Note:  I’m from the north.  I had never had chicken and dumplings (I can hear the gasps of all you good southern cooks).  Therefore, I had never made chicken and dumplings.  This was going to be a real test of my skills.  But I forged on intent on one thing – trust the recipe and follow the directions.

I prepared the chicken stock.  I mixed up the dumpling dough.  It all seemed so easy. And then I came to the step where you drop the dough into the stock.  This made no sense to me.  I couldn’t see how this had any hope of working out.  I repeated to myself – trust the recipe and follow the directions.  I dropped the dough and covered the pot for the allotted time anxiously waiting to see what would happen.  I lifted the lid and to my amazement the dumplings had perfectly formed.  I gingerly turned them and allowed them to finish cooking.

When all was said and done, my chicken and dumplings looked just like the picture.  I must say that these were the best chicken and dumplings I had ever had!  I know that’s not saying much since these were the first, but my wife and sons agreed I had done a pretty good job.

The secret to my success – trust the recipe and follow the directions.

That Sunday in our Bible class we read about Joshua and the victory at Jericho.  Joshua was not a military genius, but he had learned the same secret to success. Although marching around a city seven times and blowing trumpets probably made no sense to Joshua, he trusted the recipe and followed the directions and the walls came tumblin’ down.

Noah was not a boat builder, but he trusted the recipe and followed the directions and survived the flood.

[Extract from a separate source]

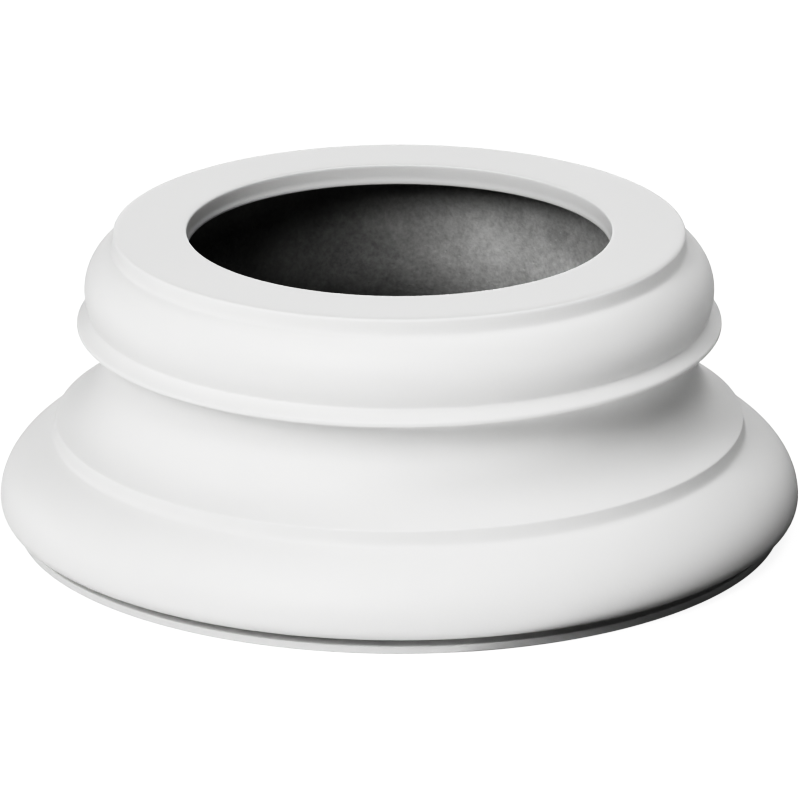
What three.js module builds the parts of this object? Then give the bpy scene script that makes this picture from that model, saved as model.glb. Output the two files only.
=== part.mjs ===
import * as THREE from 'three';

// Round Attic column base, moulded in one piece and hollow, in millimetres with +Z up.
// The origin is the centre of the foot's underside, and the base is a solid of revolution about Z.
// Radii are built outward from the seat that the column shaft stands on, and heights upward from the foot.

// Facets round the base, a multiple of four so that the four sides are equally wide
const sides = 80;

// Seat: the flat ring on top, round the hole for the post inside the column
const seatRadius = 149.4;
const seatWidth = 38.6;
const seatThickness = 11.2;
const seatEdgeRound = 1.6;

// Fascia: the short upright rim under the seat
const fasciaHeight = 9;

// Upper torus, nearly a true circle in section
const upperTorusProjection = 15.1;
const upperTorusRise = 22.5;
const upperTorusTopAngle = 70;
const upperTorusBottomAngle = 29;

// Upper fillet: a sloping ledge with a thin upright edge
const upperFilletProjection = 19.2;
const upperFilletSlopeHeight = 5.6;
const upperFilletEdgeHeight = 2.3;

// Scotia: the deep hollow moulding, a small arc above its throat and a long one below
const scotiaHeight = 50.8;
const throatProjection = 3.8;
const scotiaUpperRadius = 8.6;
const scotiaFlareAngle = 65;

// Band: the nearly upright lower fillet
const bandProjection = 31.1;
const bandFlare = 1;
const bandHeight = 8;

// Lower torus, widest low down, turned tightly under at its foot
const lowerTorusProjection = 60.6;
const lowerTorusRise = 34;
const lowerTorusTopAngle = 55;
const lowerTorusUnderHeight = 7;
const lowerTorusUnderTurn = 5.5;

// Foot ring, set back under the lower torus behind a shadow groove
const grooveHeight = 5;
const grooveDepth = 9;
const footProjection = 51.6;
const footHeight = 4.2;

// Least wall between the mouldings and the hollow inside
const wall = 11;

// Straight segments along each arc of the profile
const torusSegments = 9;
const scotiaSegments = 6;
const tightArcSegments = 3;
const edgeSegments = 2;

// Plastic and its finish
const mouldingColor = 0xe9e9e7;
const mouldingRoughness = 0.55;

const degrees = (angle) => angle * Math.PI / 180;

// Points of an elliptical arc in the plane of radius and height, its ends included.
// Angle 0 points away from the axis and 90 points up.
function arc(centreRadius, centreHeight, reach, rise, fromAngle, toAngle, segments) {
  const points = [];
  for (let step = 0; step <= segments; step += 1) {
    const angle = degrees(fromAngle + (toAngle - fromAngle) * step / segments);
    const radius = centreRadius + reach * Math.cos(angle);
    const height = centreHeight + rise * Math.sin(angle);
    points.push(new THREE.Vector2(radius, height));
  }
  return points;
}

// Heights of each moulding's lower edge, from the foot up
const grooveBottom = footHeight;
const lowerTorusBottom = grooveBottom + grooveHeight;
const lowerTorusWidest = lowerTorusBottom + lowerTorusUnderHeight;
const bandBottom = lowerTorusWidest + lowerTorusRise;
const scotiaBottom = bandBottom + bandHeight;
const upperFilletBottom = scotiaBottom + scotiaHeight;
const upperFilletSlopeBottom = upperFilletBottom + upperFilletEdgeHeight;
const upperTorusBottom = upperFilletSlopeBottom + upperFilletSlopeHeight;

// Upper torus: its section is fixed by its projection and rise above the widest point
const upperTorusReach = upperTorusProjection / (1 - Math.cos(degrees(upperTorusTopAngle)));
const upperTorusHalfHeight = upperTorusRise / Math.sin(degrees(upperTorusTopAngle));
const upperTorusFall = upperTorusHalfHeight * Math.sin(degrees(upperTorusBottomAngle));
const upperTorusWidest = upperTorusBottom + upperTorusFall;
const fasciaBottom = upperTorusWidest + upperTorusRise;
const overallHeight = fasciaBottom + fasciaHeight;

// Radii that several mouldings share
const holeRadius = seatRadius - seatWidth;
const throatRadius = seatRadius + throatProjection;
const bandTopRadius = seatRadius + bandProjection;
const bandBottomRadius = bandTopRadius + bandFlare;
const lowerTorusRadius = seatRadius + lowerTorusProjection;
const footRadius = seatRadius + footProjection;
const grooveRadius = footRadius - grooveDepth;
const upperFilletRadius = seatRadius + upperFilletProjection;

// Lower arc of the scotia, from its throat out to the top of the band
const scotiaLowerHeight = scotiaHeight - scotiaUpperRadius;
const scotiaReach = (bandTopRadius - throatRadius) / (1 - Math.cos(degrees(scotiaFlareAngle)));
const scotiaFall = scotiaLowerHeight / Math.sin(degrees(scotiaFlareAngle));
const throatHeight = scotiaBottom + scotiaLowerHeight;
const scotiaCentreRadius = throatRadius + scotiaReach;

function seatEdge() {
  const roundRadius = Math.min(seatEdgeRound, fasciaHeight / 2);
  const centreRadius = seatRadius - roundRadius;
  const centreHeight = overallHeight - roundRadius;
  return arc(centreRadius, centreHeight, roundRadius, roundRadius, 90, 0, edgeSegments);
}

function upperTorus() {
  const centreRadius = seatRadius + upperTorusProjection - upperTorusReach;
  return arc(
    centreRadius, upperTorusWidest, upperTorusReach, upperTorusHalfHeight,
    upperTorusTopAngle, -upperTorusBottomAngle, torusSegments,
  );
}

function upperFilletEdge() {
  return [
    new THREE.Vector2(upperFilletRadius, upperFilletSlopeBottom),
    new THREE.Vector2(upperFilletRadius, upperFilletBottom),
  ];
}

function scotia() {
  const upperArc = arc(
    throatRadius + scotiaUpperRadius, throatHeight, scotiaUpperRadius, scotiaUpperRadius,
    90, 180, tightArcSegments,
  );
  const lowerArc = arc(
    scotiaCentreRadius, throatHeight, scotiaReach, scotiaFall,
    180, 180 + scotiaFlareAngle, scotiaSegments,
  );
  return [...upperArc, ...lowerArc.slice(1)];
}

function lowerTorus() {
  const upperReach = (lowerTorusRadius - bandBottomRadius) / (1 - Math.cos(degrees(lowerTorusTopAngle)));
  const upperHalfHeight = lowerTorusRise / Math.sin(degrees(lowerTorusTopAngle));
  const upperArc = arc(
    lowerTorusRadius - upperReach, lowerTorusWidest, upperReach, upperHalfHeight,
    lowerTorusTopAngle, 0, torusSegments,
  );
  const underArc = arc(
    lowerTorusRadius - lowerTorusUnderTurn, lowerTorusWidest, lowerTorusUnderTurn, lowerTorusUnderHeight,
    0, -90, tightArcSegments,
  );
  return [...upperArc, ...underArc.slice(1)];
}

function grooveAndFoot() {
  return [
    new THREE.Vector2(grooveRadius, lowerTorusBottom),
    new THREE.Vector2(grooveRadius, grooveBottom),
    new THREE.Vector2(footRadius, grooveBottom),
    new THREE.Vector2(footRadius, 0),
  ];
}

// The hollow runs from the open underside up to the seat, which closes over it as a lip round the hole.
// Behind the scotia it keeps the scotia's own curve, one wall further in.
function hollow() {
  const flare = arc(
    scotiaCentreRadius, throatHeight, scotiaReach + wall, scotiaFall + wall,
    180 + scotiaFlareAngle, 180, scotiaSegments,
  );
  const seatUnderside = overallHeight - seatThickness;
  return [
    new THREE.Vector2(grooveRadius - wall, 0),
    ...flare,
    new THREE.Vector2(seatRadius - wall, seatUnderside),
    new THREE.Vector2(holeRadius, seatUnderside),
    new THREE.Vector2(holeRadius, overallHeight),
  ];
}

function columnBase() {
  const profile = [
    ...seatEdge(),
    ...upperTorus(),
    ...upperFilletEdge(),
    ...scotia(),
    ...lowerTorus(),
    ...grooveAndFoot(),
    ...hollow(),
  ];
  profile.push(profile[0].clone());
  profile.reverse();
  const geometry = new THREE.LatheGeometry(profile, sides);
  geometry.rotateX(Math.PI / 2);
  const material = new THREE.MeshStandardMaterial({
    color: mouldingColor,
    roughness: mouldingRoughness,
    metalness: 0,
  });
  const mesh = new THREE.Mesh(geometry, material);
  mesh.name = 'column_base';
  return mesh;
}

const model = new THREE.Group();
model.add(columnBase());

export default model;
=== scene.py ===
import math

import bpy
import numpy as np
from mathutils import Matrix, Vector, noise


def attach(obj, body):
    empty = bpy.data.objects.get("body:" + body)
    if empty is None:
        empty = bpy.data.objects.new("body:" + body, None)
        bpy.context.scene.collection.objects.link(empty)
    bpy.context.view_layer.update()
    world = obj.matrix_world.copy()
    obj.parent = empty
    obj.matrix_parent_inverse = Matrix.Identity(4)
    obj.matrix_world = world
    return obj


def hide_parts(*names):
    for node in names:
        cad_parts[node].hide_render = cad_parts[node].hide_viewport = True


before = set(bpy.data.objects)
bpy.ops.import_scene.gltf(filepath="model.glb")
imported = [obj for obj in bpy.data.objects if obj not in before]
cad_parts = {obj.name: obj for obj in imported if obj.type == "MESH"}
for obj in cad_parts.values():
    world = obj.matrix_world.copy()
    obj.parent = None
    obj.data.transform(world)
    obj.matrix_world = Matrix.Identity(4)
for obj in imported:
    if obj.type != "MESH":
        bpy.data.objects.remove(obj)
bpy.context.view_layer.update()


# Moulded ring
# The whole base is one hollow casting of dense polyurethane foam, made in a closed mould, with a hard skin.
# Its mouldings are lightly sanded and primed matt white, so every arris is a little soft. It goes over the
# post, glued to the slab by its foot, and the shaft stands on its flat top. Sizes are in metres.

seat_radius = 0.1494
hole_radius = 0.1108
lip_bead = {"projection": 0.0004, "height": 0.002, "slope_height": 0.0014}
seat_thickness = 0.0112
fascia_height = 0.009
upper_torus = {"projection": 0.0151, "rise": 0.0225, "top_angle": 70, "bottom_angle": 29}
upper_fillet = {"projection": 0.0192, "slope_height": 0.0056, "edge_height": 0.0023}
scotia = {"height": 0.0508, "throat": 0.0038, "upper_radius": 0.0086, "flare_angle": 65}
band = {"projection": 0.0311, "flare": 0.001, "height": 0.008}
lower_torus = {
    "projection": 0.0606,
    "rise": 0.034,
    "top_angle": 55,
    "under_height": 0.007,
    "under_turn": 0.0055,
}
groove = {"height": 0.005, "depth": 0.009}
foot = {"projection": 0.0516, "height": 0.0042}
wall = 0.011


def arc(centre, reach, start, end, steps=48):
    """Points (radius, height) of an elliptical arc; angle 0 points away from the axis and 90 points up."""
    angles = np.radians(np.linspace(start, end, steps + 1))
    return np.column_stack((centre[0] + reach[0] * np.cos(angles), centre[1] + reach[1] * np.sin(angles)))


def arc_size(depth, rise, angle):
    """Half axes of an arc that falls away by depth over a rise, at an angle from its widest point."""
    return depth / (1 - math.cos(math.radians(angle))), rise / math.sin(math.radians(angle))


# Heights of the mouldings, from the foot up.
torus_bottom = foot["height"] + groove["height"]
torus_widest = torus_bottom + lower_torus["under_height"]
band_bottom = torus_widest + lower_torus["rise"]
scotia_bottom = band_bottom + band["height"]
fillet_bottom = scotia_bottom + scotia["height"]
fillet_top = fillet_bottom + upper_fillet["edge_height"]
collar_bottom = fillet_top + upper_fillet["slope_height"]
upper_size = arc_size(upper_torus["projection"], upper_torus["rise"], upper_torus["top_angle"])
collar_widest = collar_bottom + upper_size[1] * math.sin(math.radians(upper_torus["bottom_angle"]))
fascia_bottom = collar_widest + upper_torus["rise"]
top = fascia_bottom + fascia_height
seat_underside = top - seat_thickness

# Radii of the mouldings, from the seat out.
throat_radius = seat_radius + scotia["throat"]
band_top_radius = seat_radius + band["projection"]
band_bottom_radius = band_top_radius + band["flare"]
torus_radius = seat_radius + lower_torus["projection"]
foot_radius = seat_radius + foot["projection"]
groove_radius = foot_radius - groove["depth"]
fillet_radius = seat_radius + upper_fillet["projection"]
throat_height = fillet_bottom - scotia["upper_radius"]
scotia_reach = band_top_radius - throat_radius
scotia_size = arc_size(scotia_reach, throat_height - scotia_bottom, scotia["flare_angle"])
scotia_centre = (throat_radius + scotia_size[0], throat_height)
scotia_turn = (180, 180 + scotia["flare_angle"])
lower_size = arc_size(torus_radius - band_bottom_radius, lower_torus["rise"], lower_torus["top_angle"])

# The curved stretches of the section.
collar_centre = (seat_radius + upper_torus["projection"] - upper_size[0], collar_widest)
collar = arc(collar_centre, upper_size, upper_torus["top_angle"], -upper_torus["bottom_angle"])
throat_centre = (throat_radius + scotia["upper_radius"], throat_height)
throat = arc(throat_centre, (scotia["upper_radius"], scotia["upper_radius"]), 90, 180)
belly = arc((torus_radius - lower_size[0], torus_widest), lower_size, lower_torus["top_angle"], 0)
turn_centre = (torus_radius - lower_torus["under_turn"], torus_widest)
turned_under = arc(turn_centre, (lower_torus["under_turn"], lower_torus["under_height"]), 0, -90)
cast_size = (scotia_size[0] + wall, scotia_size[1] + wall)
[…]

David was not from a royal family, but he trusted the recipe and followed the directions and became the great king of Israel.

Peter was not a public speaker, but he trusted the recipe and followed the directions and thousands came to faith.

I must admit that some of the things Jesus tells us to do make no sense. I hear his words and wonder if there’s any chance of this working out.  I need to repeat to myself – trust the recipe and follow the directions.

Trust the recipe and follow the directions.